The critics' biggest gripe with America's system is its tendency to gridlock. And they are at their loudest when their party is not getting its way. Their derision of the system is littered with partisan jabs, blaming one party for all ills. Surely no single party can be blamed or should be demonized. Both Democrats and Republicans are patriots. Each is doing what they consider is right by their nation. Each can draw up a long list of accusations to show the other is harmful to the country. But the beauty of the American system is that it gives those in the minority a real say. And this causes gridlocks.

But why are gridlocks bad? What makes us think that majority-only governments or swift actions would produce better results? As Peter Schultz, a professor of politics, once asked, why "today a premium should be placed on governmental action ...whereas in 1787 a premium was put on governmental inaction." Of all people the Americans know best that unfettered governments become autocratic or burdensome. After all, this was their entire basis for inventing a new diffused form of government.

Even under divided government, it is erroneous to say that America's system becomes dysfunctional. David Mayhew, a professor of government at Yale, debunked this commonly held myth in his 1991 work Divided We Govern. He showed that over a period of 44 years (1946-90) the US government functioned effectively even when different political parties controlled the elective branches.



What makes us think that majority-only governments or swift actions would produce better results?



The truth is, "gridlock" is useful, and was deliberately built into the system. Schlesinger said it best: "When the country is not sure what ought to be done, it may be that delay, debate, and further consideration are not a bad idea." What makes partisan fights unnecessarily rancorous, however, is when one side decides the other is evil or stupid. Still, the American system delivers, albeit more slowly.

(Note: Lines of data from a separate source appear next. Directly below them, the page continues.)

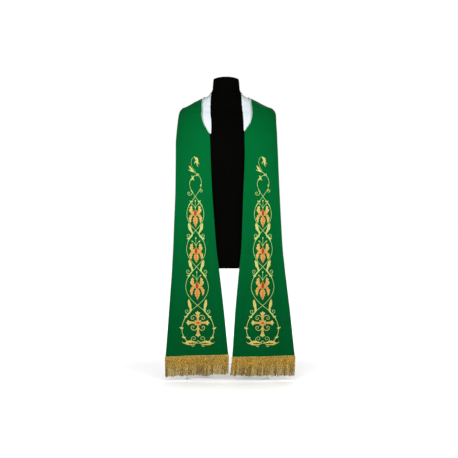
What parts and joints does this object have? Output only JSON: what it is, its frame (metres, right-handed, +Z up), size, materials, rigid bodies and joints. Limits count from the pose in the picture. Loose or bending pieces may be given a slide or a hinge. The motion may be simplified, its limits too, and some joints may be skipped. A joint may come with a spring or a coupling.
{
  "type": "clerical stole on a dress form",
  "caption": "Long fringed cloth stole with a white neck band, laid over the shoulders of a limbless dress form that stands on posts and a foot plate.",
  "frame": {"origin": "on the underside of the foot plate, straight below the dress form's axis", "axes": "+Z up, the front of the dress form and the hanging ends of the stole towards -Y, +X towards the left-hand end of the stole"},
  "size_m": [0.5602, 0.3279, 1.3215],
  "materials": {
    "green_cloth": "matt woven gabardine with embroidery",
    "white_cloth": "smooth matt cotton",
    "gold_thread": "twisted gold thread with a soft shine",
    "black_jersey": "matt knitted jersey",
    "white_enamel": "satin powder coat"
  },
  "bodies": {
    "root": {"stole_right": "green_cloth", "stole_left": "green_cloth", "neck_band": "white_cloth", "fringe_right": "gold_thread", "fringe_left": "gold_thread", "dress_form": "black_jersey", "neck_cap": "black_jersey", "post_right": "white_enamel", "post_left": "white_enamel", "stand_plate": "white_enamel"}
  },
  "joints": []
}
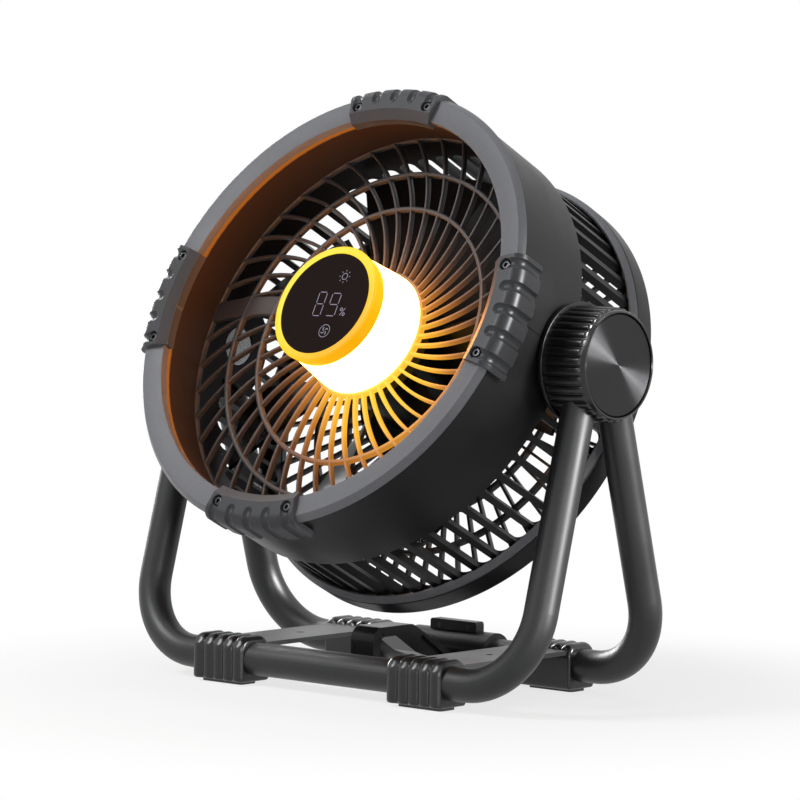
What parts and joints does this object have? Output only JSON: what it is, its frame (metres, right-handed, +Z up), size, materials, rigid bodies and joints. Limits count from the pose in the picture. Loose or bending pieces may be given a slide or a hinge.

So, what did Linz have against this US system? Really nothing that he spoke of directly. Linz was an academic who studied Latin American governments. He reported his findings in his 1990 work The Perils of Presidentialism, where he noted that those governments were less stable than the parliamentary type governments in Europe. He argued that this was due to the presidential system's dual democratic legitimacy. Since both legislative and executive branches were directly elected, if they were in conflict "there was no democratic principle on the basis of which it can be resolved," he said. In his area of study this often led to the use of force. Linz however noted that "one might argue that the United States has successfully rendered such conflicts 'normal' and thus defused them." He didn't offer an explanation as to why America was an exception.



The presidential system's alternative, the parliamentary form, is a disguised system. It only appears to be more democratic.


Could someday Linz's analysis apply, as the doomsayers worry, to the United States? Not if the basic structure of America's system is left intact. The Latin American democracies failed because they made their presidents too powerful. Linz's contemporaries were pointing that out. In 1989, Carlos Santiago Nino wrote that "the first constitutional movement in the region consisted of adopting the US system with certain modifications addressed at giving the presidency even more strength." Similarly in 1990 Scott Mainwaring showed that Latin American presidents' "constitutional authority... generally exceeds that of US presidents."

The presidential system's alternative, the parliamentary form, is a disguised system. It only appears to be more democratic. The rejection of parliamentary principles was the main impetus for America's founders to create a new form of government. The system's chief feature--the executive controlled by the legislature--was voted in seven different times in the Constitutional Convention; once even unanimously. But each time, mindful of that system's fundamental flaws, the framers kept pushing for an alternative. Until, on the eighth vote, they had the now famous presidential form of government.

America's future is safe only as long as it doesn't tinker with the basics of this system of government.